Canadian literary magazine (1985–1993)

The Idler was a Canadian literary magazine, published from 1985 to 1993. Named after Samuel Johnson's 18th-century historical essay series The Idler, the magazine included poetry and fiction but was mainly dedicated to essays. The Idler described its ideal reader as "a sprightly, octogenarian spinster with a drinking problem, and an ability to conceal it."

Initially a bimonthly, The Idler became a monthly magazine in 1989. However, its publication schedule was often disrupted by its chronic financial difficulties.

==History==
The Idler was launched by David Warren, a freelance journalist and editor, in January 1985, and was run under Warren's editorship with Gerald Owen undertaking the managing editor's role. Funded entirely by Warren's own savings, the first issue was almost entirely given away in an effort to gain notice and build a subscription list. The public's disappointing response to Warren's efforts at promotion led to the magazine suspending publication after its sixth issue. In 1986, Manny Drukier, a Toronto businessman, intervened to rescue the magazine from collapse. Among his innovations were the conversion of the magazine's offices into a pub intended to serve as a literary salon where customers could engage in intellectual conversation, attend literary readings, and help to fund the magazine through alcohol and food sales.

Although initially founded on the principle that it would not seek government assistance, The Idler applied for grants from the Canada Council and the Ontario Arts Council in 1987. Its applications that year were declined by both organizations, with statements that the juries felt that the publication was substandard; it was viewed more favourably by the University of Ottawa, which sought permission to reprint half a dozen Idler articles as "examples of fine prose" in a textbook of essays and journalism. The editors and some in the mainstream press claimed that the magazine had been denied the grants because of its political outlook. Because the Canada Council had approved grants to 97 other magazines, The Idler then launched a subscription drive under the slogan "Subscribe to the 98th Best Literary Magazine in Canada".

In 1989, Warren left the magazine to become a political columnist for the Kingston Whig-Standard, and Owen was joined by new partners Paul Wilson and Alexander Szemberg. The new editorial team announced plans to expand the magazine from a bimonthly to a monthly. That year the magazine was successful in receiving grants from both the Ontario Arts Council and the Canada Council, although Drukier withdrew his financial support.

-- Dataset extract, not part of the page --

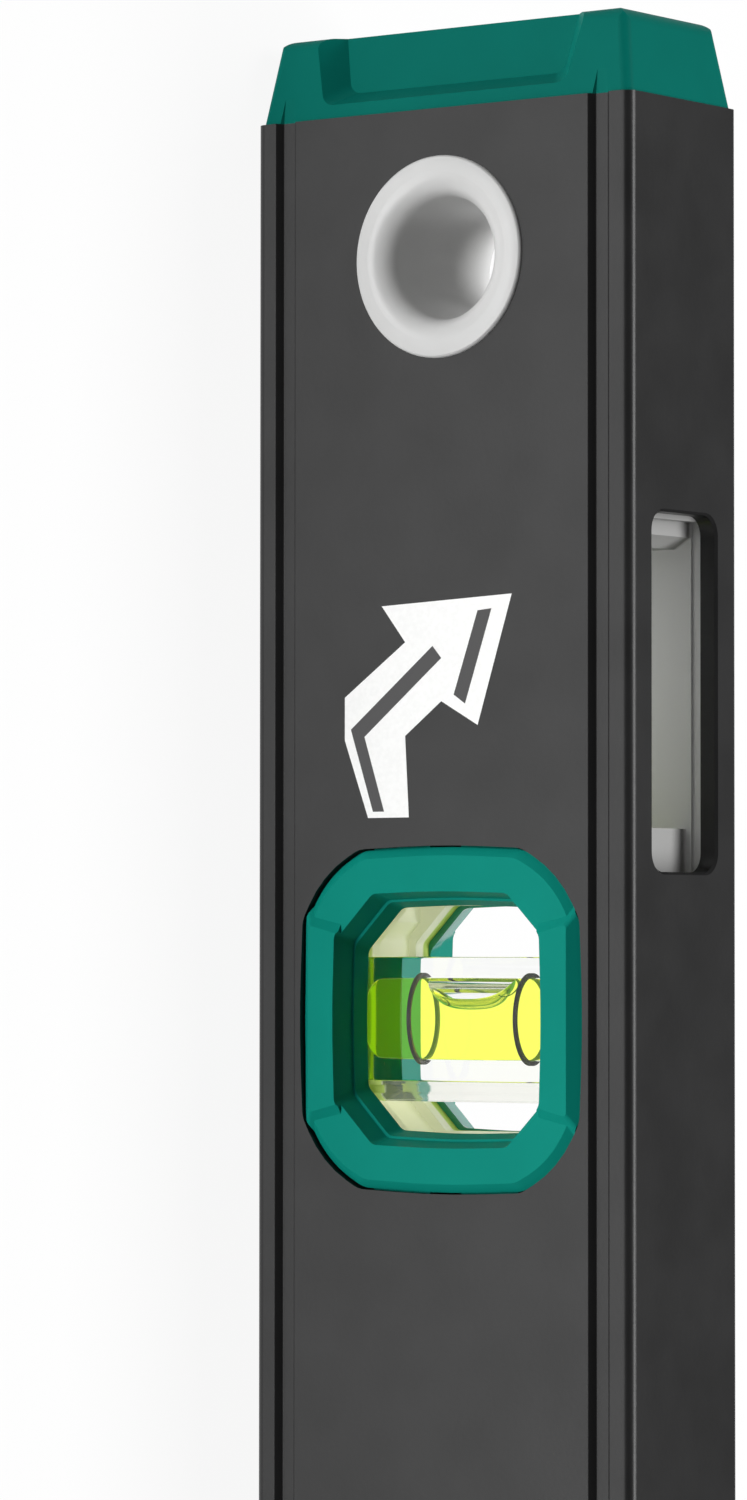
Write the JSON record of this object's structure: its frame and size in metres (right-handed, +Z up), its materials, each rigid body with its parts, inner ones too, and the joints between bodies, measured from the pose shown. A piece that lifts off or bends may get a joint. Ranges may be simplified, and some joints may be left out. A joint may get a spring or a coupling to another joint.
{
  "type": "box beam spirit level",
  "caption": "Box beam spirit level with plumb and centre block vials, clear see-through stations, a mirror reading window, moulded end caps and a lined hanging hole.",
  "frame": {"origin": "centre of the measuring edge that the level lies on, halfway along its length", "axes": "+X along the beam away from the hanging hole, +Y through the thickness towards the back face, +Z up across the width towards the reading windows"},
  "size_m": [0.6, 0.0266, 0.06],
  "materials": {
    "grey_beam": "satin powder coat",
    "teal_plastic": "smooth satin",
    "clear_block": "clear polished",
    "clear_holder": "clear polished",
    "clear_plug": "clear polished",
    "vial_liquid": "clear yellow-green liquid",
    "black_ring": "matte",
    "pale_liner": "smooth satin",
    "pale_carrier": "smooth satin",
    "mirror_face": "polished",
    "pale_rivet": "smooth"
  },
  "bodies": {
    "root": {"box_profile": "grey_beam", "carrier_rivet": "pale_rivet", "centre_back_bezel": "teal_plastic", "centre_front_bezel": "teal_plastic", "centre_lower_ring": "black_ring", "centre_upper_ring": "black_ring", "centre_vial_block": "clear_block", "centre_vial_holder": "clear_holder", "centre_vial_liquid": "vial_liquid", "centre_vial_plug": "clear_plug", "far_end_cap": "teal_plastic", "far_plumb_back_bezel": "teal_plastic", "far_plumb_front_bezel": "teal_plastic", "far_plumb_lower_ring": "black_ring", "far_plumb_upper_ring": "black_ring", "far_plumb_vial_block": "clear_block", "far_plumb_vial_holder": "clear_holder", "far_plumb_vial_liquid": "vial_liquid", "far_plumb_vial_plug": "clear_plug", "hanging_end_cap": "teal_plastic", "hanging_hole_liner": "pale_liner", "mirror_carrier": "pale_carrier", "plumb_back_bezel": "teal_plastic", "plumb_front_bezel": "teal_plastic", "plumb_lower_ring": "black_ring", "plumb_mirror": "mirror_face", "plumb_upper_ring": "black_ring", "plumb_vial_block": "clear_block", "plumb_vial_holder": "clear_holder", "plumb_vial_liquid": "vial_liquid", "plumb_vial_plug": "clear_plug"}
  },
  "joints": []
}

The magazine was acquired by Devon Cross in 1992. Cross brought Warren back as the magazine's editor, and Owen, Wilson and Szemberg left. The magazine lost its Canada Council support that year, with critics again alleging that the magazine was dropped for "political correctness" reasons, though its Ontario Arts Council support was renewed. While not a direct financial contributor to the magazine's operations, Conrad Black supported the magazine with a subscription deal, under which subscribers to the Hollinger-owned newspapers that included Saturday Night magazine as a supplement could opt to switch to The Idler. At this time, the magazine also received a $25,000 grant from the Smith Richardson Foundation.

The magazine ceased publishing in 1993 after its grant from the Smith Richardson Foundation ran out; it was unable to convince the foundation to support the magazine for another year, on the grounds that the magazine's content was not conservative enough, and was more literary than policy-oriented.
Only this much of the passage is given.